Silver (sterling); asphaltum (?)
Museum Purchase, The Friends of Colonial Williamsburg Collections Fund, Barbara J. Bilderback, Charles A. Brothman, Mr. and Mrs. John P. Doley, Dr. and Mrs. James E. Drake, Frank L. Ellsworth, Peter H. Gleason, Joanna Bailie Gunderson, Mr. and Mrs. Roger Hall, Mr. and Mrs. Ronald L. Hurst, Mimi Keba, Mr. and Mrs. Bruce McRitchie, Mr. and Mrs. P. William Moore, Jr., Sandra J. Repp, Ann D. Sandler, Julianne Stanton, Elizabeth B. Stvan, Caroline B. Talbot, Almeda R. Wilking, Mr. and Mrs. Kenneth M. Wolfe, Col. and Mrs. Charles Yerkes, Jr., and Anne E. Young in memory of Arthur Kimball
Acc.
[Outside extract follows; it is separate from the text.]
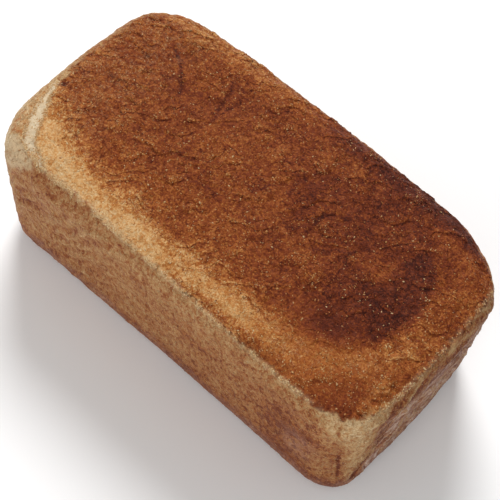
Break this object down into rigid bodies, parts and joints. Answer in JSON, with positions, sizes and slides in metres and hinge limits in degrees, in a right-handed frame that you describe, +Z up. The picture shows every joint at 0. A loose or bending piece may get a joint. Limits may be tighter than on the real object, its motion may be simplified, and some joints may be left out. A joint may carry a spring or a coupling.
{
  "type": "tin loaf",
  "caption": "Uncut rectangular tin loaf of wholemeal bread with a crowned, mottled dark brown top crust, a pale torn strip at one end, and straight tan sides.",
  "frame": {"origin": "centre of the flat underside, in the middle of the loaf's plan", "axes": "+X along the loaf's length toward the end with the darkest crust, +Y across its width toward the back long side, +Z up"},
  "size_m": [0.249, 0.132, 0.0973],
  "materials": {
    "crust": "satin"
  },
  "bodies": {
    "root": {"loaf": "crust"}
  },
  "joints": []
}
No. 2017-298,1
Three silver crescent-form wine labels: Each chased and engraved label was cut from sheet silver and domed slightly. The shape of each is comprised of a crescent with scrolled ends surmounted by an oval, the whole encircled by gadrooned borders and suspended by a length of chain attached by two rings. Within the oval, each label is engraved with an armorial crest of a boar’s head couped, and within the crescent, labels #1 and #3 are engraved “PORT” and label #2 is engraved “MADEIRA”.
Label:Crescent-shaped wine labels of various types were produced by English silversmith from the 1750s to about 1800. During the second half of the eighteenth century, Hester Bateman (1708-1794) was a leading producer of labels of all styles; Charles Rawlings (working ca. 1817-1840) assumed a dominant role in the making of these small but highly decorative items in the early nineteenth century. The neoclassical design of these labels, together with their engraved armorial crest of a boar’s head couped, suggest that Rawlings was called upon to replicate the earlier examples from Bateman’s workshop.
Mark(s):Marked in relief on reverse: 1) "HB" in script in a conforming rectangle [Grimwade 1990 # 960] and 2) a lion passant [partially struck and obscured]
Inscription(s):Engraved in block letters "PORT" with evidence of blackening [asphaltum?]